Two-year Treasury yields rose 2 basis points Thursday to 2.43 percent. The maturity, which is more sensitive to Fed expectations than longer-dated debt, staged its biggest rally since 2009 on Tuesday when concern mounted that Italy might face a de facto referendum on membership in the euro. The yield tumbled 16 basis points to 2.32 percent that day.

The U.S. yield curve flattened Thursday, with the gap between 2- and 10-year yields shrinking to the smallest since 2007 as traders repriced the Fed’s path higher. Now all eyes are turning to Friday’s data to gauge whether those bets need to be even more aggressive.

Payrolls Watch

NatWest forecasts an increase of 180,000 jobs in May. While that would be up from April’s 164,000 gain, it’s below the consensus call for 190,000.

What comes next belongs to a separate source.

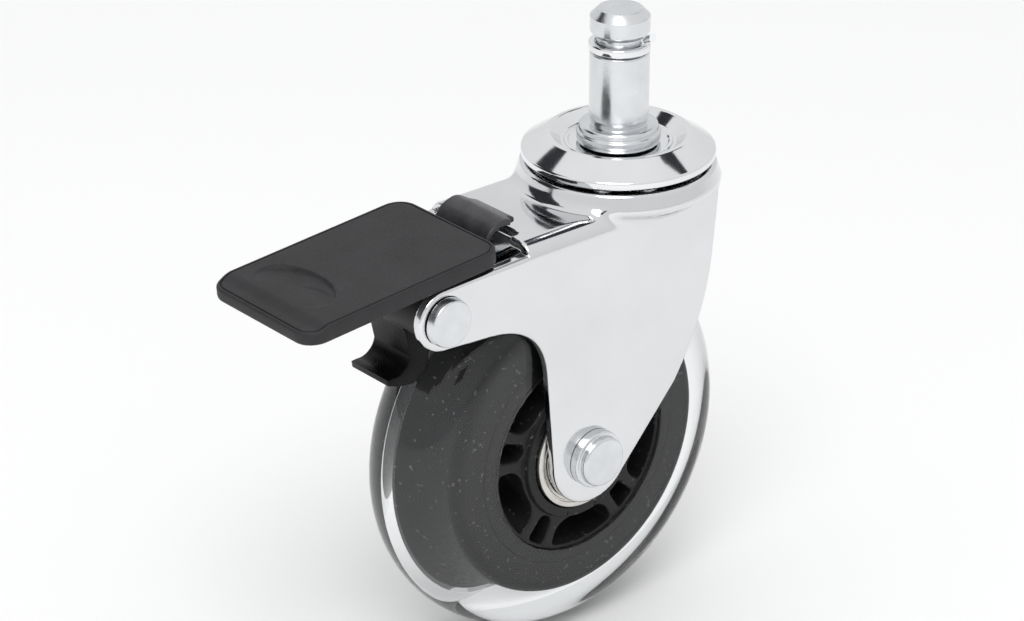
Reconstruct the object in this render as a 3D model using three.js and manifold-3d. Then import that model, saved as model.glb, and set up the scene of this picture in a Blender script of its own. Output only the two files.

A result that matches or beats expectations would push up yields and rate-hike wagers, Briggs said. The opposite could have an outsized influence on the market if it fosters doubt about the U.S. economy, he said.

“If it’s worse than expected, you could see a situation where you’re raising concerns that Italy is falling apart, we’re worried about Europe and now the U.S. is slowing down,” he said. “You could see it having a larger impact than normal because markets are a little bit more on edge.”

Inflation Focus

Beyond the headline figure, traders will be looking for signs that the lowest jobless rate since 2000 is pressuring wages higher.

The consensus is for a 0.2 percent pickup in average hourly earnings from April, double the pace seen in last month’s report.

Given that the Fed has indicated it would welcome a modest overshoot in inflation, markets would likely need to see wages grow by 0.4 percent or 0.5 percent to gain confidence in a fourth 2018 hike, according to Priya Misra, head of global rates strategy at TD Securities (USA) LLC.

“You need a really solid sign of wage inflation” for traders to ratchet up Fed bets, Misra said. “Then it might look like the Fed is behind the curve on inflation, so that’s what would bring the fourth hike.”

That’s not her base case. She forecasts payrolls will increase by 200,000 and earnings will come in as expected, supporting TD’s call for just two more hikes in 2018.

For Misra, even though payrolls are about to take center stage, the bond market can’t exactly ignore external events.

Trade tensions are re-emerging. In Spain, lawmakers are due to vote on a no-confidence motion Friday against Spain’s prime minister. And in Italy, the euro region’s third-largest economy, populist parties are set to take power with a fiscal program that poses a challenge to European rules.

“The market’s come a long way because of the political risk in Italy, and I think that remains a fluid situation,” Misra said.